Nope.  Denials of service target the number of simultaneous connections 
for a reason.  Most servers will fork a thread for each open TCP 
connection, whereas a session ID is a few bytes in a table (more, 
obviously if you have other data associated with that seesion to track, 
such as items in your shopping cart, for example).  Managing all these 
threads on a busy server can become a problem real fast.

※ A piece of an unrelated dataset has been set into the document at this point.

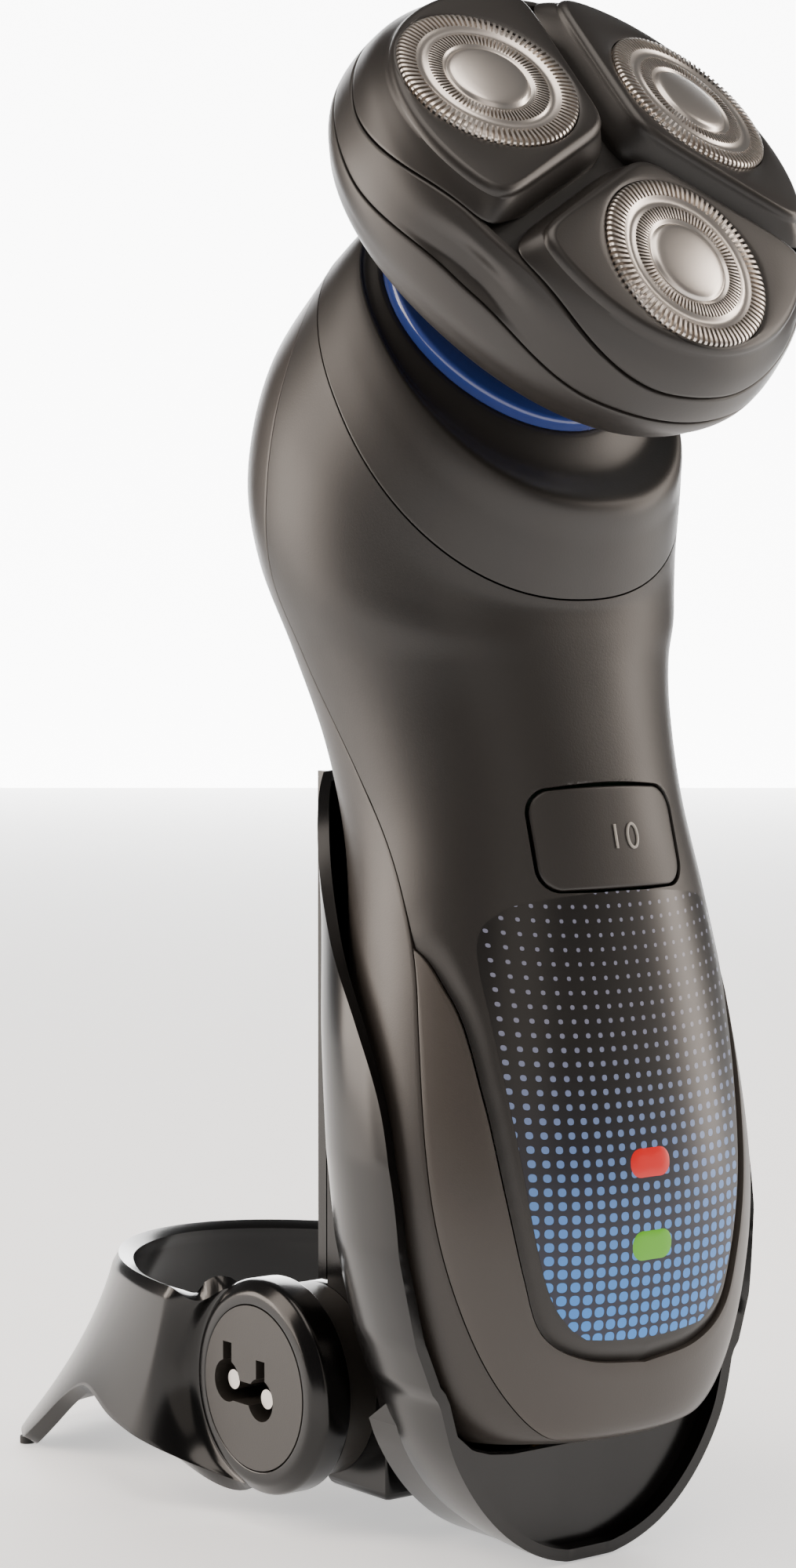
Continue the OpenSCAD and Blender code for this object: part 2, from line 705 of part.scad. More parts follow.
// Side view of the cradle's front edge: height, y
rim_keys = [[-2, -32.5], [0, -33.3], [4, -33.8], [22, -33.4], [38, -32], [46, -30.6], [54, -28], [62, -23],
    [70, -16], [78, -9.5], [cradle_h, -2], [100, 8]];

module behind_rim(dy = 0) {
    edge = [for (z = [-2 : 6 : 100]) [along(rim_keys, z, 1) + dy, z]];
    rotate([90, 0, 90]) linear_extrude(height = far, center = true)
        polygon(concat(edge, [[far, 100], [far, -2]]));
}

// Space the docked handle takes in the cradle, swept forward and along the way it is lifted out
module dock_space() {
    hull() for (p = [[0, 0, 0], [0, -60, 0], 80 * lift_way], drop = [0, dock_gap])
        translate(p) in_handle() translate([0, 0, -drop]) handle_form(-dock_gap, 0, 9, 12);
}

module stand_cradle() color(gloss_black) moulding() difference() {
    intersection() {
        cradle_form();
        behind_rim();
        translate([-50, -80, 0]) cube([100, 80 + spine_rear_y - cover_t, cradle_h]);
    }
    dock_space();
    contact_pins(0.05);
    intersection() {
        cradle_form(cradle_wall);
        difference() {
            translate([-50, -80, 1.5]) cube([100, 60, 40]);
            behind_rim(2);
        }
    }
}

spine_rear_y = hinge_y;
spine_low_z = 4;
spine_high_z = cradle_h;
spine_wall = 1.8;
cover_t = 1.6;

// Side view of the spine, from the cradle's back to the upright rear face
module spine_side(inset = 0) {
    rotate([90, 0, 90]) linear_extrude(height = 2 * (spine_half_w - inset), center = true)
        polygon([[-9, spine_low_z + inset], [spine_rear_y - cover_t, spine_low_z + inset],
            [spine_rear_y - cover_t, spine_high_z - inset], [-8, spine_high_z - inset], [-26, 60]]);
}

module stand_spine() color(gloss_black) difference() {
    union() {
        spine_side();
        translate([0, hinge_y, hinge_z]) rotate([0, 90, 0])
            cylinder(r = 11.3, h = 2 * spine_half_w, center = true);
    }
    intersection() {
        translate([-50, -80, -1]) cube([100, 130, cradle_h + 1]);
        cradle_form(-0.05);
    }
    difference() {
        spine_side(spine_wall);
        translate([-50, -80, 0]) cube([100, 62, 100]);
    }
    translate([-spine_half_w + spine_wall, -6, hinge_z - 8]) cube([2 * (spine_half_w - spine_wall), 12, 16]);
    translate([-50, spine_rear_y - cover_t, 28]) cube([100, 40, 100]);
}

module spine_cover() color(gloss_black) difference() {
    translate([-spine_half_w, spine_rear_y - cover_t + 0.05, 28.2])
        cube([2 * spine_half_w, cover_t - 0.05, spine_high_z - 28.2]);
    for (z = screw_heights) translate([0, spine_rear_y - 3, z])
        rotate([-90, 0, 0]) cylinder(r = screw_r + 0.1, h = 6);
}

screw_heights = [31, 58];

module spine_screws() color(steel) for (z = screw_heights)
    translate([0, spine_rear_y - 4.6, z]) rotate([-90, 0, 0]) cylinder(r = screw_r, h = 4.4);

collar_half_w = 17;

// Barrel end: the fixed journal that one of the foot's rings turns on, out to x
module barrel_end(sx) {
    translate([sx * (spine_half_w + 0.05), hinge_y, hinge_z]) rotate([0, sx * 90, 0]) {
        cylinder(r = 11.3, h = collar_half_w - spine_half_w - 0.15);
        cylinder(r = barrel_r, h = hinge_half_w - spine_half_w - 0.05);
    }
}

pin_y = hinge_y + 1.9;
inlet_depth = 7;
inlet_hole_r = 2.5;

module inlet_hole() {
    for (k = [-1, 1]) translate([0, k * pin_pitch / 2, k * 0.6])
        rotate([0, 90, 0]) cylinder(r = inlet_hole_r, h = inlet_depth);
    translate([0, -pin_pitch / 2, -1.6]) cube([inlet_depth, pin_pitch, 2.6]);
    for (k = [-1, 1]) translate([0, k * pin_pitch / 2 - 0.9, 0]) cube([inlet_depth, 1.7, 4.6 + k * 0.6]);
}

module mains_inlet() color(gloss_black) difference() {
    barrel_end(-1);
    translate([-hinge_half_w - 0.5, pin_y, hinge_z - 0.6]) inlet_hole();
    inlet_pins();
}

module barrel_cap() color(gloss_black) barrel_end(1);

module inlet_pins() color(steel) for (k = [-1, 1])
    translate([-hinge_half_w + 1, pin_y + k * pin_pitch / 2, hinge_z - 0.6 + k * 0.6])
        rotate([0, 90, 0]) cylinder(r = pin_r, h = inlet_depth - 1.5 + 1.2);

board_low = 33.5;

module charger_board() color([0.1, 0.35, 0.2])
    translate([-9, spine_rear_y - cover_t - 4, board_low]) cube([18, 1.2, 21.5]);

module charger_transformer() color([0.8, 0.7, 0.3])
    translate([-6, spine_rear_y - cover_t - 2.75, board_low + 4]) cube([12, 2.6, 14]);

contact_r = 0.9;

// The two charging pins that stand up from the dock's floor under the handle
module contact_pins(grow = 0) in_handle() for (sx = [-1, 1])
    translate([sx * socket_x, socket_y, -4]) cylinder(r = contact_r + grow, h = 4.6);

module dock_contacts() color([0.75, 0.65, 0.35]) contact_pins();

// ---------- folding foot ----------

// Stations round the loop, 0 at the left hinge ring and 180 at the right
foot_stations = [for (t = [0 : 5 : 180]) t];

// Lower edge of the loop: station, height
foot_low_keys = [[0, 7], [14, 9], [28, 11], [36, 8], [43, 0.9], [50, 0.9], [58, 3], [90, 4]];

function mirrored(t) = t > 90 ? 180 - t : t;
function foot_low(t) = max(pad_h, along(foot_low_keys, mirrored(t), 1));

// Plan point of the loop at station t and height share u, 0 at the ground and 1 at the rim
function foot_plan(t, u, inset) =
    let (flare = pow(1 - u, 1.5), p = 1 - 0.3 * (1 - u),
        w = foot_half_w + 3.4 * flare - inset,
        start = hinge_y + 8, reach = 39 + (foot_reach - 39 - 8) * flare - inset)
    [-w * signed_power(cos(t), p), start + reach * signed_power(sin(t), p)];

function foot_point(t, z, inset) = let (p = foot_plan(t, z / foot_rim_z, inset)) [p[0], p[1], z];

// Section of the loop at station t: up the outside and down the inside
function foot_section(t) = let (lo = foot_low(t), n = 5) concat(
    [for (i = [0 : n]) foot_point(t, lo + (foot_rim_z - lo) * i / n, 0)],
    [for (i = [n : -1 : 0]) foot_point(t, lo + (foot_rim_z - lo) * i / n, foot_wall)]);

// Arm from the loop's end round to the hinge ring
module foot_arm(sx) {
    x0 = min(sx * (collar_half_w + 0.15), sx * hinge_half_w);
    difference() {
        hull() {
            translate([x0, hinge_y, hinge_z]) rotate([0, 90, 0])
                cylinder(r = ring_r, h = hinge_half_w - collar_half_w - 0.15, $fn = 48);
            translate([sx * (foot_half_w - foot_wall / 2), hinge_y + 8, 8])
                cylinder(r = foot_wall / 2, h = foot_rim_z - 9, $fn = 16);
        }
        translate([x0 - 5, hinge_y, hinge_z]) rotate([0, 90, 0])
            cylinder(r = barrel_r + barrel_clear, h = 14);
        translate([-spine_half_w - 5, -40, 0]) cube([2 * spine_half_w + 10, 60, 60]);
    }
}

module stand_foot() color([0.3, 0.28, 0.26]) {
    skin([for (t = foot_stations) foot_section(t)]);
    for (sx = [-1, 1]) foot_arm(sx);
}

pad_station = 46.5;
pad_h = 0.9;

module foot_pads() color([0.05, 0.05, 0.05]) for (sx = [-1, 1]) {
    spot = foot_point(pad_station, pad_h, foot_wall / 2);
    translate([sx * spot[0], spot[1], 0]) cylinder(r = foot_wall / 2 - 0.05, h = pad_h);
}

// ---------- placing ----------

// A head-frame (y, z) pair given in world y, before the shift to the middle
function head_world_y(p) =
    let (q = head_to_handle(p)) handle_foot_y + q[0] * cos(dock_lean) + q[1] * sin(dock_lean);

front_reach = head_world_y([-unit_circle_r - guard_r * cos(unit_tilt),
    unit_face_z - guard_r * sin(unit_tilt)]);
rear_reach = foot_plan(90, foot_low(90) / foot_rim_z, 0)[1];
middle_y = (front_reach + rear_reach) / 2;

// Shift that puts the origin under the middle of the whole object
module placed() translate([0, -middle_y, 0]) children();

placed() stand_cradle();
placed() stand_spine();
placed() spine_cover();
placed() spine_screws();
placed() mains_inlet();
placed() inlet_pins();
placed() barrel_cap();
placed() charger_board();
placed() charger_transformer();
placed() dock_contacts();
placed() stand_foot();
placed() foot_pads();
placed() front_cover();
placed() rear_cover();
placed() trim_frame();
placed() display_window();
placed() charge_light();
placed() low_light();
placed() power_button();
placed() button_switch();
placed() circuit_board();
placed() battery_cell();
placed() chassis();
placed() charge_sockets();
placed() cover_screws();
placed() neck_collar();
placed() neck_ring();
placed() neck_post();
placed() motor();
placed() motor_shaft();
placed() gimbal_ring();
placed() head_base();
placed() gear_plate();
placed() drive_gear();
placed() gear_front();
placed() gear_left();
placed() gear_right();
placed() head_frame();
placed() pod_front();
placed() pod_left();
placed() pod_right();
placed() guard_front();
placed() guard_left();
placed() guard_right();
placed() cutter_front();
placed() cutter_left();
placed() cutter_right();
placed() retainer_front();
placed() retainer_left();
placed() retainer_right();
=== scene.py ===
"""Looks of a three-head rotary shaver standing in its folding charging stand."""

import math

import bpy
import numpy as np
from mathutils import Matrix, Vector


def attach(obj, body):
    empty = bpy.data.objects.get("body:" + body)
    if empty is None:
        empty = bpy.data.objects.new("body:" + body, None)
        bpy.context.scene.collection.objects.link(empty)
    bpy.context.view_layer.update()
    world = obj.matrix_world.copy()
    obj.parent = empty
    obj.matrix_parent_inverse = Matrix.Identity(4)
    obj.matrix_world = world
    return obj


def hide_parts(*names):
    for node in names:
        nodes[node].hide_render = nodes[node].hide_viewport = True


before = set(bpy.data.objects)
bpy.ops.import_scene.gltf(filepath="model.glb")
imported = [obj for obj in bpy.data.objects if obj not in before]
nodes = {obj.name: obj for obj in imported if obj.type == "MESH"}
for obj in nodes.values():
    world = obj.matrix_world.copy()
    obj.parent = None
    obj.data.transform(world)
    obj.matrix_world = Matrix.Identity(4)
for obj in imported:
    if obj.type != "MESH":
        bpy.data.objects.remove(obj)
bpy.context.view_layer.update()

MM = 0.001
PI = math.pi

# ---------- driving dimensions, millimetres and degrees, as the CAD names them ----------

MIDDLE_Y = 3.9098
HANDLE_FOOT = (0, -32, 14)
DOCK_LEAN = 10.5
HEAD_AT = (0, -21.5, 134.3)
HEAD_TILT = 62.3
HEAD_R = 28.7
UNIT_CIRCLE_R = 16.9
UNIT_TILT = 9.2
UNIT_FACE_Z = 11.8
GUARD_R = 10.5
SEAM = 0.09
SHELL_T, SHELL_EDGE = 1.1, 0.16
UNITS = {"front": 270, "left": 150, "right": 30}

# [station, front y, front height, rear y, rear height, half-width] up the handle
HANDLE_KEYS = np.array([
    [0, -7.5, 0, 8, 1, 10], [1, -9.6, 1.2, 11, 2, 15.5], [2, -11.4, 6, 13.5, 6, 20],
    [3, -14, 14, 15.5, 13, 23], [4, -16.2, 24, 16, 23, 24.8], [5, -17.2, 34, 16, 33, 24.9],
    [6, -17.7, 47, 15.7, 46, 23.52], [7, -17.6, 60, 15.6, 58, 21.7], [8, -17, 71, 15.8, 69, 20.3],
    [9, -16.3, 80, 16.8, 81, 20.9], [10, -16.1, 85, 19.6, 94, 22.6], [11, -16, 87.8, 21.8, 107, 25],
    [12, -15.9, 89.8, 21, 119, 25.8], [13, -15.9, 91.2, 14.5, 131, 25.3],
    [14, -16.2, 92.4, 3, 139.5, 23.5]])
TOP = 14
ROUNDING = 0.9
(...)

Of course, your test bed does not need to worry about that, since you 
dont expect to have more than one client and you don't expect to have 
the server go back to listening mode for new clients while processing 
the request of the first client.

[CSB]
About 10 years ago, we were in a "critsit" because of problems with a 
customer's online banking web site.  Each server in the server farm 
would grind to a halt every 6 hours or so for 5-10 minutes and then pick 
up where it left off.  Of course, users weren't happy, and neither were 
the mainframe guys in the back because of the number of unfinished 
transactions that had to be rolled-back.

It turned out that Sun's HTTP server's (formlery Netscape Entreprise 
Server) method of hanlding the high number of tcp connections was not to 
have one thread per connection, but to put each connection state in a 
table and have a pool of worker threads work the connections in turn. 
Every once in a while, a "janitor" thread would spawn and freeze the 
connection table while it went down the list to send an ACK to each 
client, wait a few seconds and then close the connections that didn't 
respond.*  While it was doing this, no new connections could be 
established, nor taken down gracefully.  The support team keept upping 
the number of allowable connections, and the number of worker threads 
hoping to get rid of the problem, but only made it wors when the janitor 
did start.  In the end, they figured that having a very small connection 
table, and having the janiotr thread constantly stopping it for a few 
seconds was a much better solution than having the server come to a 
complete stop for minutes at a time every few hours.

*We were on the phone with some pretty interesting "core" programmers by 
the time we reached that conclusion.